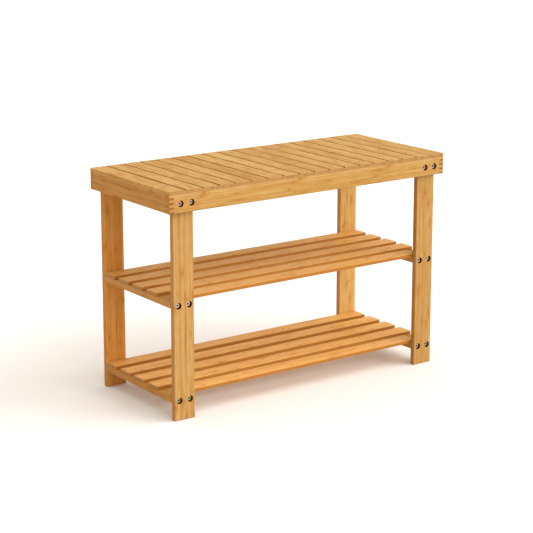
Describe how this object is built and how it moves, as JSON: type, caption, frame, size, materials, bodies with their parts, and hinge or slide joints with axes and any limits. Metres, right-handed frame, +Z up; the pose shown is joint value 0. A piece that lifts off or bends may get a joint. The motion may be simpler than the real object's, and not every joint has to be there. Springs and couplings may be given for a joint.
{
  "type": "entryway bench",
  "caption": "Slatted bamboo entryway bench: a finger-jointed seat frame on four flat legs, with two open slatted shoe shelves bolted between them.",
  "frame": {"origin": "on the floor, under the middle of the bench", "axes": "+X along the bench to the right, +Y from the front to the back, +Z up"},
  "size_m": [0.7, 0.3, 0.468],
  "materials": {
    "bamboo_seat": "side-pressed bamboo with satin clear lacquer",
    "bamboo_frame": "side-pressed bamboo with satin clear lacquer",
    "bamboo_legs": "laminated bamboo with satin clear lacquer",
    "bamboo_shelves": "laminated bamboo with satin clear lacquer",
    "copper_plated_steel": "copper-toned plating",
    "zinc_plated_steel": "yellow zinc plating"
  },
  "bodies": {
    "root": {"front_rail": "bamboo_frame", "back_rail": "bamboo_frame", "left_end_rail": "bamboo_frame", "right_end_rail": "bamboo_frame", "seat_slat_1": "bamboo_seat", "seat_slat_2": "bamboo_seat", "seat_slat_3": "bamboo_seat", "seat_slat_4": "bamboo_seat", "seat_slat_5": "bamboo_seat", "seat_slat_6": "bamboo_seat", "seat_slat_7": "bamboo_seat", "seat_slat_8": "bamboo_seat", "seat_slat_9": "bamboo_seat", "seat_slat_10": "bamboo_seat", "seat_slat_11": "bamboo_seat", "seat_slat_12": "bamboo_seat", "seat_slat_13": "bamboo_seat", "seat_slat_14": "bamboo_seat", "seat_slat_15": "bamboo_seat", "seat_slat_16": "bamboo_seat", "seat_slat_17": "bamboo_seat", "seat_slat_18": "bamboo_seat", "front_batten": "bamboo_frame", "back_batten": "bamboo_frame", "front_left_leg": "bamboo_legs", "front_right_leg": "bamboo_legs", "back_left_leg": "bamboo_legs", "back_right_leg": "bamboo_legs", "middle_left_cross_rail": "bamboo_legs", "middle_right_cross_rail": "bamboo_legs", "lower_left_cross_rail": "bamboo_legs", "lower_right_cross_rail": "bamboo_legs", "middle_slat_1": "bamboo_shelves", "middle_slat_2": "bamboo_shelves", "middle_slat_3": "bamboo_shelves", "middle_slat_4": "bamboo_shelves", "middle_slat_5": "bamboo_shelves", "lower_slat_1": "bamboo_shelves", "lower_slat_2": "bamboo_shelves", "lower_slat_3": "bamboo_shelves", "lower_slat_4": "bamboo_shelves", "lower_slat_5": "bamboo_shelves", "seat_bolts": "copper_plated_steel", "insert_nuts": "zinc_plated_steel", "shelf_bolts": "zinc_plated_steel", "barrel_nuts": "zinc_plated_steel", "seat_screws": "zinc_plated_steel", "shelf_screws": "zinc_plated_steel"}
  },
  "joints": []
}
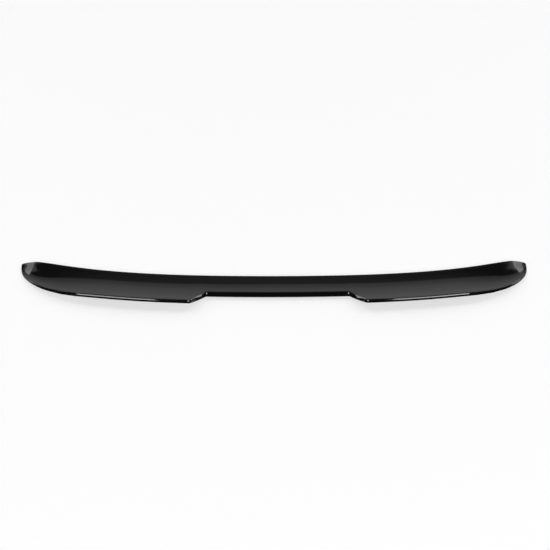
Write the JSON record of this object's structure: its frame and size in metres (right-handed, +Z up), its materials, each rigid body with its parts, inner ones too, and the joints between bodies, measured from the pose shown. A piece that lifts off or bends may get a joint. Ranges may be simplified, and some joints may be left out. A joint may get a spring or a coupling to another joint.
{
  "type": "car rear spoiler",
  "caption": "Slim lip spoiler for a car's boot lid: duck-tail wings either side of a recessed middle, swept creased tips, and a ribbed shell with tape beds underneath.",
  "frame": {"origin": "on the plane the heel stands on, under the middle of the part: halfway between the tips, and halfway between the foremost and the rearmost edge", "axes": "+X along the boot lid, to the right as seen from behind the car; +Y towards the front of the car; +Z up, away from the boot lid"},
  "size_m": [1.25, 0.1655, 0.0268],
  "materials": {
    "gloss_black": "gloss"
  },
  "bodies": {
    "root": {"spoiler": "gloss_black"}
  },
  "joints": []
}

(Problem) Repeat all of the records above exactly as they appear.

(Written response)
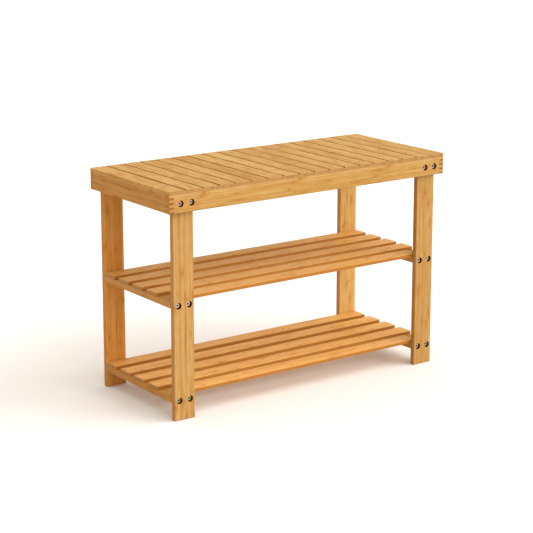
Describe how this object is built and how it moves, as JSON: type, caption, frame, size, materials, bodies with their parts, and hinge or slide joints with axes and any limits. Metres, right-handed frame, +Z up; the pose shown is joint value 0. A piece that lifts off or bends may get a joint. The motion may be simpler than the real object's, and not every joint has to be there. Springs and couplings may be given for a joint.
{
  "type": "entryway bench",
  "caption": "Slatted bamboo entryway bench: a finger-jointed seat frame on four flat legs, with two open slatted shoe shelves bolted between them.",
  "frame": {"origin": "on the floor, under the middle of the bench", "axes": "+X along the bench to the right, +Y from the front to the back, +Z up"},
  "size_m": [0.7, 0.3, 0.468],
  "materials": {
    "bamboo_seat": "side-pressed bamboo with satin clear lacquer",
    "bamboo_frame": "side-pressed bamboo with satin clear lacquer",
    "bamboo_legs": "laminated bamboo with satin clear lacquer",
    "bamboo_shelves": "laminated bamboo with satin clear lacquer",
    "copper_plated_steel": "copper-toned plating",
    "zinc_plated_steel": "yellow zinc plating"
  },
  "bodies": {
    "root": {"front_rail": "bamboo_frame", "back_rail": "bamboo_frame", "left_end_rail": "bamboo_frame", "right_end_rail": "bamboo_frame", "seat_slat_1": "bamboo_seat", "seat_slat_2": "bamboo_seat", "seat_slat_3": "bamboo_seat", "seat_slat_4": "bamboo_seat", "seat_slat_5": "bamboo_seat", "seat_slat_6": "bamboo_seat", "seat_slat_7": "bamboo_seat", "seat_slat_8": "bamboo_seat", "seat_slat_9": "bamboo_seat", "seat_slat_10": "bamboo_seat", "seat_slat_11": "bamboo_seat", "seat_slat_12": "bamboo_seat", "seat_slat_13": "bamboo_seat", "seat_slat_14": "bamboo_seat", "seat_slat_15": "bamboo_seat", "seat_slat_16": "bamboo_seat", "seat_slat_17": "bamboo_seat", "seat_slat_18": "bamboo_seat", "front_batten": "bamboo_frame", "back_batten": "bamboo_frame", "front_left_leg": "bamboo_legs", "front_right_leg": "bamboo_legs", "back_left_leg": "bamboo_legs", "back_right_leg": "bamboo_legs", "middle_left_cross_rail": "bamboo_legs", "middle_right_cross_rail": "bamboo_legs", "lower_left_cross_rail": "bamboo_legs", "lower_right_cross_rail": "bamboo_legs", "middle_slat_1": "bamboo_shelves", "middle_slat_2": "bamboo_shelves", "middle_slat_3": "bamboo_shelves", "middle_slat_4": "bamboo_shelves", "middle_slat_5": "bamboo_shelves", "lower_slat_1": "bamboo_shelves", "lower_slat_2": "bamboo_shelves", "lower_slat_3": "bamboo_shelves", "lower_slat_4": "bamboo_shelves", "lower_slat_5": "bamboo_shelves", "seat_bolts": "copper_plated_steel", "insert_nuts": "zinc_plated_steel", "shelf_bolts": "zinc_plated_steel", "barrel_nuts": "zinc_plated_steel", "seat_screws": "zinc_plated_steel", "shelf_screws": "zinc_plated_steel"}
  },
  "joints": []
}
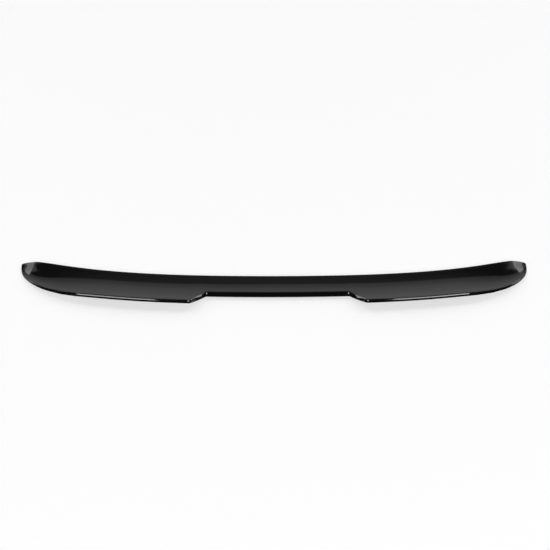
Write the JSON record of this object's structure: its frame and size in metres (right-handed, +Z up), its materials, each rigid body with its parts, inner ones too, and the joints between bodies, measured from the pose shown. A piece that lifts off or bends may get a joint. Ranges may be simplified, and some joints may be left out. A joint may get a spring or a coupling to another joint.
{
  "type": "car rear spoiler",
  "caption": "Slim lip spoiler for a car's boot lid: duck-tail wings either side of a recessed middle, swept creased tips, and a ribbed shell with tape beds underneath.",
  "frame": {"origin": "on the plane the heel stands on, under the middle of the part: halfway between the tips, and halfway between the foremost and the rearmost edge", "axes": "+X along the boot lid, to the right as seen from behind the car; +Y towards the front of the car; +Z up, away from the boot lid"},
  "size_m": [1.25, 0.1655, 0.0268],
  "materials": {
    "gloss_black": "gloss"
  },
  "bodies": {
    "root": {"spoiler": "gloss_black"}
  },
  "joints": []
}